Керенский, который в тот же день, всего несколькими часами позже, в импровизированной речи в Совете объявил себя нераскаявшимся, даже торжествующим республиканцем, показал себя более искусным демагогом, чем Милюков с его непрошенным и бестактным выступлением в зале Таврического дворца. Речь Милюкова на первый план выдвинула вопрос о монархии, в течение последующих суток только его и обсуждали на улицах, в комитетах и казармах; не меньше других взволновалась маленькая, но влиятельная группа людей, которых судьба династии касалась непосредственно.
Великие князья, которые были в то время в Петрограде, видимо, предавались лихорадочной деятельности. Дядя царя, последний оставшийся в живых сын Александра II, великий князь Павел, решил издать нечто вроде манифеста, обещая после войны дать России конституцию. Ему удалось заручиться подписями великого князя Кирилла Владимировича и великого князя Михаила.3 Он даже отправился в Царское Село и попросил подписать этот манифест императрицу, но был принят в штыки. В одном из своих последних писем царю, оно пришло уже после отречения, императрица пишет об "идиотском плане" великого князя Павла, которым он надеялся "спасти нас всех". Манифест был передан Милюкову, который держал его у себя, но так никогда и не употребил. Великий князь Кирилл не только подписал манифест, но решил признать революцию, явившись в Думу во главе морского караульного отряда, с красной розеткой. Эта красная розетка вызвала много толков, и, очевидно, в свидетельстве Родзянко на этот счет нет оснований сомневаться. Великий князь предложил свои услуги Комитету Думы в любом качестве, но это только затрудняло председателя Думы, который сказал великому князю, что его присутствие в Думе при данных обстоятельствах совершенно неуместно, и посоветовал ему удалиться. По-видимому, для большинства великих князей была ужасна мысль, что регентом может стать великий князь Михаил. Они, очевидно, были против этого главным образом потому, что не доверяли морганатической супруге великого князя, графине Брасовой. О ней было известно, что она честолюбива и энергична, много перенесла из-за шаткости своего положения в обществе, поэтому предполагали, что она воспользуется благоприятной ситуацией, чтобы взять реванш.

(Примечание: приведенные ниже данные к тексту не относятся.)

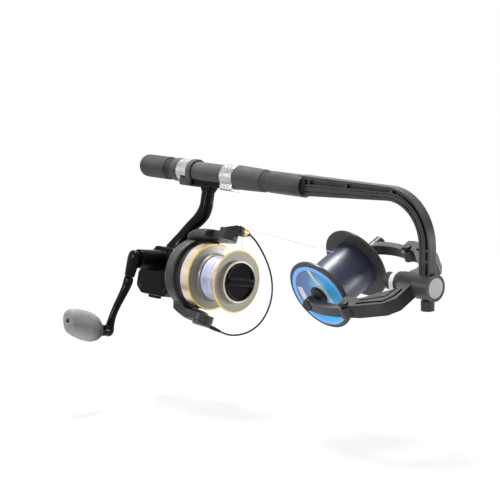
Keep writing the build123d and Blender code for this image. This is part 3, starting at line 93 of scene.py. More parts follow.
# ---------------------------------------------------------------- free line
# Clear nylon line about 0.4 mm thick, pulled straight from the filler spool to the
# roller and from there down on to the reel's spool.
class Wire:
    """A socket of a material's node tree, so that shader maths reads as plain sums."""

    def __init__(self, tree, socket=None):
        self.tree = tree
        self.socket = socket

    def node(self, kind, settings=(), sockets=(), out=0):
        """Adds a node, with its settings and then its sockets, and gives one of its outputs."""
        made = self.tree.nodes.new("ShaderNode" + kind)
        for key, value in dict(settings).items():
            if key == "stops":
                points = made.color_ramp.elements
                while len(points) < len(value):
                    points.new(1.0)
                for point, (spot, colour) in zip(points, value):
                    point.position = spot
                    point.color = (*colour, 1)
            else:
                setattr(made, key, value)
        for key, value in dict(sockets).items():
            self.feed(made.inputs[key], value)
        return Wire(self.tree, made.outputs[out])

    def feed(self, entry, value):
        """Links a wire to a socket, or sets the socket's own value."""
        if isinstance(value, Wire):
            self.tree.links.new(value.socket, entry)
        elif entry.type == "RGBA" and len(value) == 3:
            entry.default_value = (*value, 1)
        else:
            entry.default_value = value

    def sum(self, operation, first, second):
        """One Math node on two values."""
        return self.node("Math", {"operation": operation}, {0: first, 1: second})

    def __add__(self, other):
        return self.sum("ADD", self, other)

    def __sub__(self, other):
        return self.sum("SUBTRACT", self, other)

    def __mul__(self, other):
        return self.sum("MULTIPLY", self, other)

    def __pow__(self, other):
        return self.sum("POWER", self, other)

    def __rsub__(self, other):
        return self.sum("SUBTRACT", other, self)

    __radd__ = __add__
    __rmul__ = __mul__

    def output(self, name):
        """Another output of the same node."""
        return Wire(self.tree, self.socket.node.outputs[name])

    def above(self, limit, soft=1e-5):
        """1 where the value is over the limit, 0 under it, with a soft edge."""
        return self.node(
            "MapRange", {"clamp": True},
            {"Value": self, "From Min": limit - soft, "From Max": limit + soft},
        )

    def mix(self, first, second):
        """The second colour where this mask is 1, the first where it is 0."""
        return self.node("Mix", {"data_type": "RGBA"}, {0: self, 6: first, 7: second}, out=2)


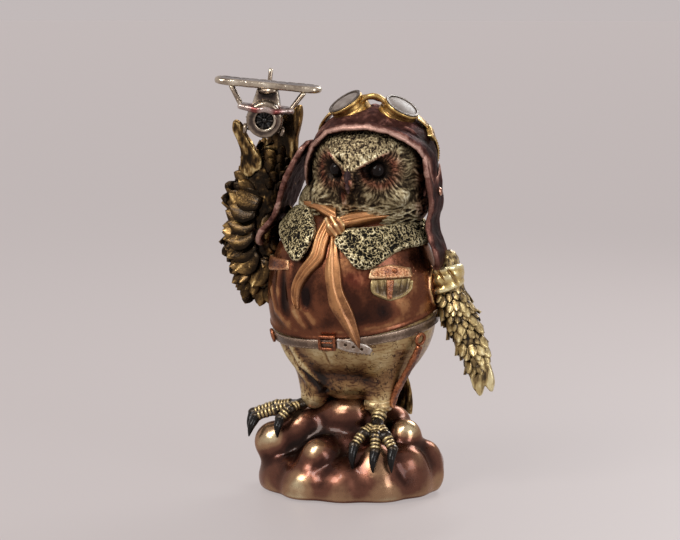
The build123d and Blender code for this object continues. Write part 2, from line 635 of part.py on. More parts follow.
# ---------------------------------------------------------------- pockets
POCKET = [
    (18.6, 108.0), (18.8, 102.0), (22.0, 99.3), (27.2, 97.4), (32.0, 99.0), (35.0, 102.0), (35.2, 108.0),
]
POCKET_FLAP = [(17.8, 108.2), (18.4, 113.0), (27.0, 114.8), (35.0, 112.4), (36.0, 108.2)]
POCKET_STRAP = [(25.6, 107.8), (29.2, 107.6), (28.4, 98.2), (26.0, 98.0)]
RIGHT_POCKET = [(-39.0, 115.5), (-23.5, 115.5), (-22.8, 110.8), (-38.0, 108.8)]


def polygon_patch(form, inner, outer, points):
    """A curved plate like patch, with straight edges."""
    face = Plane.XZ * make_face(Polyline(*points, close=True))
    return shell(form, inner, outer) & from_front(face)


nodes["chest_pocket"] = largest(polygon_patch(CHEST, 0, POCKET_THICK, POCKET))
pocket_flap = largest(polygon_patch(CHEST, 0, POCKET_FLAP_THICK, POCKET_FLAP) - left_collar)
nodes["pocket_flap"] = pocket_flap
strap_top = POCKET_THICK + POCKET_STRAP_THICK
nodes["pocket_strap"] = largest(polygon_patch(CHEST, POCKET_THICK, strap_top, POCKET_STRAP) - pocket_flap)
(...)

Но гораздо важнее то, как восприняли речь Милюкова солдаты петроградского гарнизона. Создается впечатление, что возможность возврата Романовых повергла их в панику. Им виделось, как офицеры опять получат над ними власть и будут мстить за мятеж 27-28 февраля. Ощущение растерянности и страха, одинаково преобладавшее и у солдат, и у офицеров, которые питали глубокое недоверие друг к другу, захватило также думские круги, и в особенности - председателя Думы. Когда день склонился к вечеру, Милюков, проходя через зал, в котором несколько часов назад он произнес свою роковую речь, встретил Родзянко,
который рысцой бежал ко мне в сопровождении кучки офицеров, от которых несло запахом вина. Прерывающимся голосом он повторил их слова, что после моих заявлений о династии они не могут вернуться к своим частям. Они требовали, чтобы я отказался от этих слов. Отказаться я, конечно, не мог; но, видя поведение Родзянко, который отлично знал, что я говорил не только от своего имени, но и от имени Прогрессивного блока, я согласился заявить, что я высказывал свое личное мнение.4
Имея в виду неспособность Милюкова забывать и прощать, не следует принимать его рассказ слишком буквально. Но Родзянко действительно до того был напуган, что почти совершенно потерялся, об этом свидетельствует его поведение утром 3 марта. Ночью до председателя Думы и до кн. Львова дошли сведения, что отречение состоялось, но с весьма существенным изменением первоначально поставленных условий. Николай II отрекся за себя и за сына, назвав своим преемником брата Михаила, которому поручал "править делами государственными в полном и ненарушимом единении с представителями народа в законодательных учреждениях на тех началах, кои будут установлены, принеся в том ненарушимую присягу". В 5 часов утра Родзянко снова связался с Рузским по прямому проводу и сказал: "Чрезвычайно важно, чтобы манифест об отречении и передаче власти великому князю Михаилу Александровичу не был опубликован до тех пор, пока я не сообщу вам об этом".
Затем следовали длинные и запутанные объяснения Родзянко о событиях в Петрограде, которые, по его мнению, делали манифест запоздалым и ненужным.5 Родзянко закончил заверением, что законодательные палаты, то есть Дума и Государственный Совет, будут продолжать работу при новом режиме в Верховном Совете. Потом он поправился, что имеет в виду Комитет Думы под своим председательством.